调用scipy.stats 的pearsonr进行运算,运算量 (33003 * 33002 / 2) 达到五亿规模的情况下运算速度特别慢,无法接受。如何快速进行correlation计算?
源代码和结果:
import pickle
from scipy.stats import pearsonr
import numpy as np
def CorrelationPool():
with open('map_pool.pkl','rb') as handle:
pool = pickle.load(handle)
print("There are "+str(len(pool))+" cells in the pool!")
l = len(pool)
# Notes: the shape of the pool is (l, 2304), the type is 'list'.
correlation_pool = np.zeros(int(l*(l-1)/2), dtype = np.float64)
t = 0
for i in tqdm(range(l-1)):
for j in range(i+1,l):
correlation_pool[t], _ = pearsonr(np.array(pool[i]),np.array(pool[j]))
t += 1
with open('CorrelaitonPool.pkl','wb') as f:
pickle.dump(correlation_pool,f)
预计用时13小时(考虑到for循环结构,最终用时大约是26小时的一半)这可能是调用两层for循环导致的。为检验这种可能,隐去第二层for循环内的pearson计算时,此时五亿次for循环计算仅用时36秒:
可见scipy.stats.pearson运算占据了绝对的时间消耗。尝试用numpy重写pearson r,利用numpy的矩阵运算速度优势显著提高运算效率。
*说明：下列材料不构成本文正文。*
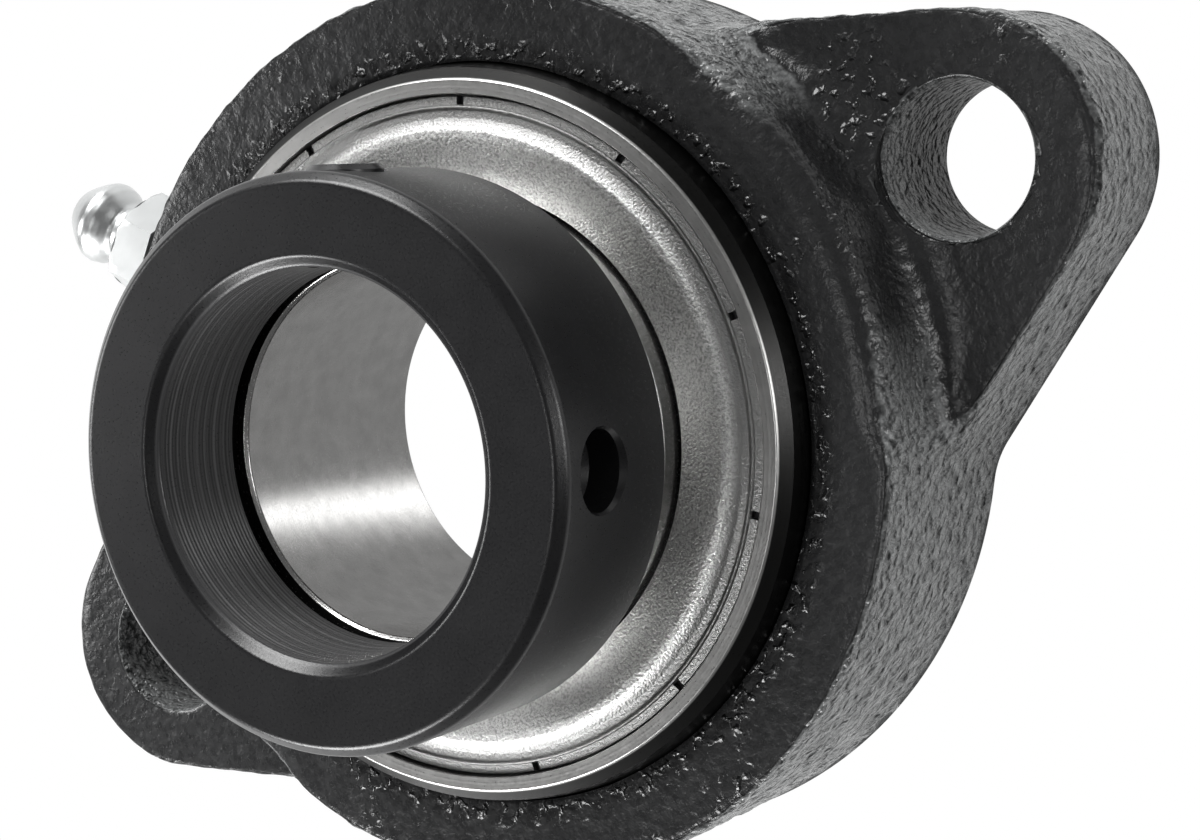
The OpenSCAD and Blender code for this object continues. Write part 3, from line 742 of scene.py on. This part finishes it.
def maths(tree, operation, first, *others):
    """One operation on sockets or numbers: on the first alone, or with each other one in turn."""
    for other in others or [None]:
        made = node(tree, "ShaderNodeMath", operation=operation)
        feed(tree, made, {0: first} if other is None else {0: first, 1: other})
        first = made.outputs["Value"]
    return first


def weighted(tree, *parts):
    """The sum of sockets, each times its own weight."""
    return maths(tree, "ADD", *[maths(tree, "MULTIPLY", socket, weight) for socket, weight in parts])


def two_colors(tree, factor, low, high):
    """A colour between two, each a colour or a socket, by a factor."""
    made = node(tree, "ShaderNodeMix", [("Factor", factor)], data_type="RGBA")
    ends = [color if hasattr(color, "is_linked") else (*color, 1) for color in (low, high)]
    feed(tree, made, {6: ends[0], 7: ends[1]})
    return made.outputs[2]


def bump(tree, height, distance, strength=1.0):
    """A bump of that distance in metres where height is 1."""
    links = [("Height", height)]
    made = node(tree, "ShaderNodeBump", links, Distance=distance, Strength=strength)
    return made.outputs["Normal"]


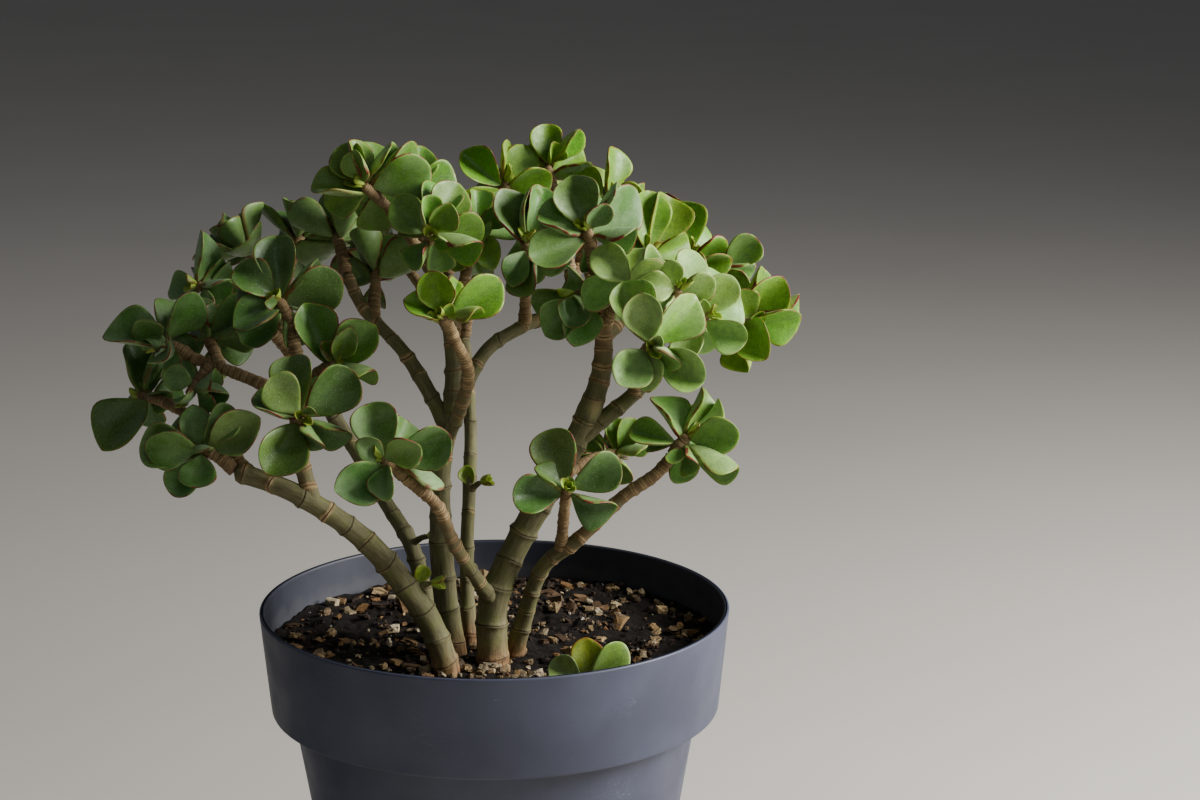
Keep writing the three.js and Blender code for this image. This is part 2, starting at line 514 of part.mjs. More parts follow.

方法:标准化数据之后利用标准化数据中欧氏距离方等价于pearson相关系数的原理计算pearsonr相关系数。参考
https://www.zhihu.com/question/19734616
采用此方法后利用numpy进行运算:
def CorrelationPool(map_type = 'smooth'):
with open('map_pool.pkl','rb') as handle:
pool = np.array(pickle.load(handle), dtype = np.float64)
# Z-score Normalization
pool = scale(pool, axis = 1)
l = pool.shape[0]
print("There are "+str(l)+" cells in the pool!")
correlation_pool = np.zeros(int(l*(l-1)/2), dtype = np.float64)
t = 0
for i in tqdm(range(l-1)):
eu = np.sum((pool[0:l-i-1,:] - pool[i+1:l])**2, axis = 1)
correlation_pool[t:t + l-i-1] = 1- eu / (2*pool.shape[1])
t += l-i-1
with open('CorrelaitonPool_'+map_type+'.pkl','wb') as f:
pickle.dump(correlation_pool,f)
时间缩短到不到3小时(受for循环结构的影响,循环会越来越快,当然受CPU的限制)
这在运算超过5亿结果的运算量下属于可以接受。